**What is being asked:**
Lines that include the word "before" are the ones to copy.

**Exercise data:**
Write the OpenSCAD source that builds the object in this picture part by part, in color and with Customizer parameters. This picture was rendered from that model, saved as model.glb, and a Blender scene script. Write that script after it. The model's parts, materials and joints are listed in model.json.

* * *

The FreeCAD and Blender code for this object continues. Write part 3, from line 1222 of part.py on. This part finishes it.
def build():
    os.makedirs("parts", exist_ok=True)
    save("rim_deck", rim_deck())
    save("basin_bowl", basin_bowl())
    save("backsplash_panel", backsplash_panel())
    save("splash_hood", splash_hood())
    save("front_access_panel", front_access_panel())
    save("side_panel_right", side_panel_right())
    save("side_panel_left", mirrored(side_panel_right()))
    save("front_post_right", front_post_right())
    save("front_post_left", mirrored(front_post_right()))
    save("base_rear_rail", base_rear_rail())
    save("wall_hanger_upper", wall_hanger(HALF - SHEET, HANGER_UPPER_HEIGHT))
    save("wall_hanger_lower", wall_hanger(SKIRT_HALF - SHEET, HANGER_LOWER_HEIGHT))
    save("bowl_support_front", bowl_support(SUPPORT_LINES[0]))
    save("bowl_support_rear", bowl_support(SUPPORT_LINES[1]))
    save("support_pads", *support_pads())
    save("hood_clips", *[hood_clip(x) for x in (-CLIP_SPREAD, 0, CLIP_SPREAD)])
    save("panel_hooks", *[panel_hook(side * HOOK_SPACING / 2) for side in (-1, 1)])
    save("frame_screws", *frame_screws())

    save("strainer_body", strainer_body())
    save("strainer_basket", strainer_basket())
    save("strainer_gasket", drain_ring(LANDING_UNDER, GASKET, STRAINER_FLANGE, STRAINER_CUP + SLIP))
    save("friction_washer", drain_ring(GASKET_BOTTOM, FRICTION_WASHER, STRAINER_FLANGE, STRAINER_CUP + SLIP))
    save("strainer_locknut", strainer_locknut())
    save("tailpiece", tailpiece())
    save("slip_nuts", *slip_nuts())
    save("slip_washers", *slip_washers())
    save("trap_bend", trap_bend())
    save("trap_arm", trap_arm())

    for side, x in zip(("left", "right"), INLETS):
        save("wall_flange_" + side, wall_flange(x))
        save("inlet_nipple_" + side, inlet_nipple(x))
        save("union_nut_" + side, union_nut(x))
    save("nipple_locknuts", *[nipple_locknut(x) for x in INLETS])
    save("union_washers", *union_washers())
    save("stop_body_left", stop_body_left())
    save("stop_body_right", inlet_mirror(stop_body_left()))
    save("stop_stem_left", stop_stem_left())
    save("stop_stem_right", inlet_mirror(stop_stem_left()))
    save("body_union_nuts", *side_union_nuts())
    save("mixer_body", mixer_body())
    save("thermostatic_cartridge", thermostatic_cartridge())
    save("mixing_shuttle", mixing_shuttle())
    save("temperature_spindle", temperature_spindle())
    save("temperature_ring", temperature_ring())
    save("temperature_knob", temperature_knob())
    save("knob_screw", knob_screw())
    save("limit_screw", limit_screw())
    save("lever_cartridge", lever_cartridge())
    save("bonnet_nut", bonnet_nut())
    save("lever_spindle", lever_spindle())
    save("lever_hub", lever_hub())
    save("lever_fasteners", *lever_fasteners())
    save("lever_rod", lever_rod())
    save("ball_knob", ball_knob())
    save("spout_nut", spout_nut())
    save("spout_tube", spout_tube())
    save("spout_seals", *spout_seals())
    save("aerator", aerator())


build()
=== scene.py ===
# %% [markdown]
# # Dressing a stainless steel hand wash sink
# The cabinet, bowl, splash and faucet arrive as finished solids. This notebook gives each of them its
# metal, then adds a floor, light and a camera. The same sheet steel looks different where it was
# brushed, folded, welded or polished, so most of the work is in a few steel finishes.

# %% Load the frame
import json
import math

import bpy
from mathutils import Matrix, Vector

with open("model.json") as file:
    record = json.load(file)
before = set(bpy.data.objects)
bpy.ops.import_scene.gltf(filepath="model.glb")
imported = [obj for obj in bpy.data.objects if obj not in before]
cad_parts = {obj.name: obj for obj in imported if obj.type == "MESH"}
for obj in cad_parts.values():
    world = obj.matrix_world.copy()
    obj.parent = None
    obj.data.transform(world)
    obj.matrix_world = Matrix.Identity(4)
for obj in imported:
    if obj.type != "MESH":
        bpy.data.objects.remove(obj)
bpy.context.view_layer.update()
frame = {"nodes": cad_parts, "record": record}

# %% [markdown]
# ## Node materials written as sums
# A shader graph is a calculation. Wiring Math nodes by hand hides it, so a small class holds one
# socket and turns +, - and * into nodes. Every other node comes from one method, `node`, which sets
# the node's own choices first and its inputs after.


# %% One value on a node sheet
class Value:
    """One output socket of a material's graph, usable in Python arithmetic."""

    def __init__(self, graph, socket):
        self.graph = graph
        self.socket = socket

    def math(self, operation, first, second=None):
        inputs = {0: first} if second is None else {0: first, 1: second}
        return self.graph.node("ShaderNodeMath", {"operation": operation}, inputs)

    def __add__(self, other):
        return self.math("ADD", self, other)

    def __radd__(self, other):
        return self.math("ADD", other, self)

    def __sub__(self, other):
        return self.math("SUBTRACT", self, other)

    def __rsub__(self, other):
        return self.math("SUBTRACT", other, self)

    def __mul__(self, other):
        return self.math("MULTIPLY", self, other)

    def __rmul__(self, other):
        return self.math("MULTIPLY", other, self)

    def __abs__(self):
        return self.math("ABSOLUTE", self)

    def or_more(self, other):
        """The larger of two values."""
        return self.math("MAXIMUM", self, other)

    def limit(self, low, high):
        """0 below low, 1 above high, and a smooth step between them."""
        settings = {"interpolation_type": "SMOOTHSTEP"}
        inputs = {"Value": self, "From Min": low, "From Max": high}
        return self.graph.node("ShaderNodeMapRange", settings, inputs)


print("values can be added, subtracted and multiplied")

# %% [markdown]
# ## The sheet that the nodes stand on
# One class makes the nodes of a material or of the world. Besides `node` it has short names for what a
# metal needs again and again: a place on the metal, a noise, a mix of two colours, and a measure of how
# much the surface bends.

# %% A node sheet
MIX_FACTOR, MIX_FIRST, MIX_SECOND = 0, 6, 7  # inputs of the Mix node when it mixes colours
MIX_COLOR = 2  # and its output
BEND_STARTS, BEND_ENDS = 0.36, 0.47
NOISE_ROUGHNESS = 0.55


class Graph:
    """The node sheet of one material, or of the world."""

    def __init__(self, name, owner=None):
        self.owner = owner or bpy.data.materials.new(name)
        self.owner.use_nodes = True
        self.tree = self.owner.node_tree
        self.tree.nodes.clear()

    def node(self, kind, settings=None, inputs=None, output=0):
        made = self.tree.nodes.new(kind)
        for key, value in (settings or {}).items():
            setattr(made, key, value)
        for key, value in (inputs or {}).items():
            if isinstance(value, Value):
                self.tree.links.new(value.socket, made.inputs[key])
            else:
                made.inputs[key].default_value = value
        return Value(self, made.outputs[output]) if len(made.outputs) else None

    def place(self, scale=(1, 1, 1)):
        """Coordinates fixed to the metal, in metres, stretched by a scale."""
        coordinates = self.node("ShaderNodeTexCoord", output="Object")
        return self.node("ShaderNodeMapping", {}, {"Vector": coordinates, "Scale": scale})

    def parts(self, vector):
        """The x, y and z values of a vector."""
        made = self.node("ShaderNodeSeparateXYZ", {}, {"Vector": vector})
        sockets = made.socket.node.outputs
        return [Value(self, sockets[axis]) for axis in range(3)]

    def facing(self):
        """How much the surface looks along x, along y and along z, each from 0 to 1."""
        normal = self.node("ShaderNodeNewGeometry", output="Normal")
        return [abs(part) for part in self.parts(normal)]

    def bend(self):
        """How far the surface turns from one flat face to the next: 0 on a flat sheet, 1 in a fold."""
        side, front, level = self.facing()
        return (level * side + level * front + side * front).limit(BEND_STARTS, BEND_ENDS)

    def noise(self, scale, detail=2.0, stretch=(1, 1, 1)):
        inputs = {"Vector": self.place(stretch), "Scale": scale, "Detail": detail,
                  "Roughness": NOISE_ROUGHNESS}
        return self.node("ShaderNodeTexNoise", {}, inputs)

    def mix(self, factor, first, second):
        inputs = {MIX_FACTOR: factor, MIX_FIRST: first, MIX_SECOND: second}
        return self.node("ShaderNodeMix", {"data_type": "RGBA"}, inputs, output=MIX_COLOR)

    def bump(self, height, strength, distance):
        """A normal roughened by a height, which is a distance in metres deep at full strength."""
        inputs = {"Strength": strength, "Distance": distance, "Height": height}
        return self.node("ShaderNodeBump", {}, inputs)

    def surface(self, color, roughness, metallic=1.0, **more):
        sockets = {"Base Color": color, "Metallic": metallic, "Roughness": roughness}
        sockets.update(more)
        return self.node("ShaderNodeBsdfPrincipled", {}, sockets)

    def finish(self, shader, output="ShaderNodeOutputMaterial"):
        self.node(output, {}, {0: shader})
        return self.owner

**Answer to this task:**
before = set(bpy.data.objects)
imported = [obj for obj in bpy.data.objects if obj not in before]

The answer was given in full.